Exercise brief
Copy every line of the material below word for word.

_ _ _ _

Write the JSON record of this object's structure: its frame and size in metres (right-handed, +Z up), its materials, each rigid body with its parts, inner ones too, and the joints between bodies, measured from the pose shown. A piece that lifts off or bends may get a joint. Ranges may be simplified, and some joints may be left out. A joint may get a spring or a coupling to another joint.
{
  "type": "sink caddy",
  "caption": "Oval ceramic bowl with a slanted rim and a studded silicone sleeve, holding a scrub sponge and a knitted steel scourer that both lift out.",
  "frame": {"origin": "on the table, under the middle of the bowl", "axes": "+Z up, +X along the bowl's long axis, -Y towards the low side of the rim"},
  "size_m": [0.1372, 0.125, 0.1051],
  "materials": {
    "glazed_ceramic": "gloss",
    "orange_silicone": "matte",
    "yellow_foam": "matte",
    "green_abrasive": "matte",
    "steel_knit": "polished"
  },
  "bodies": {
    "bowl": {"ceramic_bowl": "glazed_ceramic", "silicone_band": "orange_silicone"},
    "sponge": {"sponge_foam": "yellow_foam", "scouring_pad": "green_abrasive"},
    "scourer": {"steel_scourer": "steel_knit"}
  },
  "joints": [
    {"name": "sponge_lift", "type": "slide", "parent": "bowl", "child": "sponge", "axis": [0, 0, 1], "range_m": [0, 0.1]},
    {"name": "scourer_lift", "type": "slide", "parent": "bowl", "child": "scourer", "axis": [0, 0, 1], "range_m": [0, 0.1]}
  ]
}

_ _ _ _

Solution
Write the JSON record of this object's structure: its frame and size in metres (right-handed, +Z up), its materials, each rigid body with its parts, inner ones too, and the joints between bodies, measured from the pose shown. A piece that lifts off or bends may get a joint. Ranges may be simplified, and some joints may be left out. A joint may get a spring or a coupling to another joint.
{
  "type": "sink caddy",
  "caption": "Oval ceramic bowl with a slanted rim and a studded silicone sleeve, holding a scrub sponge and a knitted steel scourer that both lift out.",
  "frame": {"origin": "on the table, under the middle of the bowl", "axes": "+Z up, +X along the bowl's long axis, -Y towards the low side of the rim"},
  "size_m": [0.1372, 0.125, 0.1051],
  "materials": {
    "glazed_ceramic": "gloss",
    "orange_silicone": "matte",
    "yellow_foam": "matte",
    "green_abrasive": "matte",
    "steel_knit": "polished"
  },
  "bodies": {
    "bowl": {"ceramic_bowl": "glazed_ceramic", "silicone_band": "orange_silicone"},
    "sponge": {"sponge_foam": "yellow_foam", "scouring_pad": "green_abrasive"},
    "scourer": {"steel_scourer": "steel_knit"}
  },
  "joints": [
    {"name": "sponge_lift", "type": "slide", "parent": "bowl", "child": "sponge", "axis": [0, 0, 1], "range_m": [0, 0.1]},
    {"name": "scourer_lift", "type": "slide", "parent": "bowl", "child": "scourer", "axis": [0, 0, 1], "range_m": [0, 0.1]}
  ]
}